A continuous flow-through system with integration of electrosorption and peroxi-coagulation for efficient removal of organics

Abstract

A flow-through reactor with integration of electrosorption (ES) and peroxi-coagulation (PC) processes was designed for organics removal. Impacts of key parameters (solution pH, flow rate, initial concentration of organics, applied voltage) on the removal efficiency of Orange II were explored.
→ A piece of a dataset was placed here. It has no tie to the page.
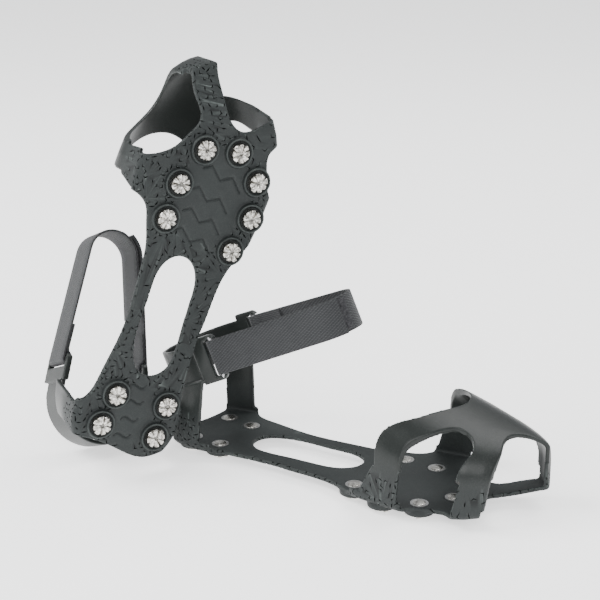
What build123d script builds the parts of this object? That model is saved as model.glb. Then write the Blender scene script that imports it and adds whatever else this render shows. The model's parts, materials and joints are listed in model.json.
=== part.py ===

Under the optimized conditions, 93% removal efficiency and 1043 mg g−1 removal capacity of Orange II could be obtained with an energy consumption of 31.9 kWh m−3 order−1. Controlled experiments of ES for pollutants removal, and the detections of dissolved irons and the generated hydroxyl radicals (•OH) were conducted, demonstrating the coupling effect and contribution ratio of ES and PC for organics removal in this flow-through system. The spatiotemporal efficiency of the integrated flow-through system was more than 10 times of conventional ES system, providing more potential for practical application of wastewater treatment. The flow-through system was also verified to be advantageous for removal of other organic pollutants including 2,4-dichlorophenoxyacetic acid, phenol and methylene blue with high removal efficiencies. This study proved that the integrated flow-through process was an efficient, comparative and applicable method for wastewater treatment.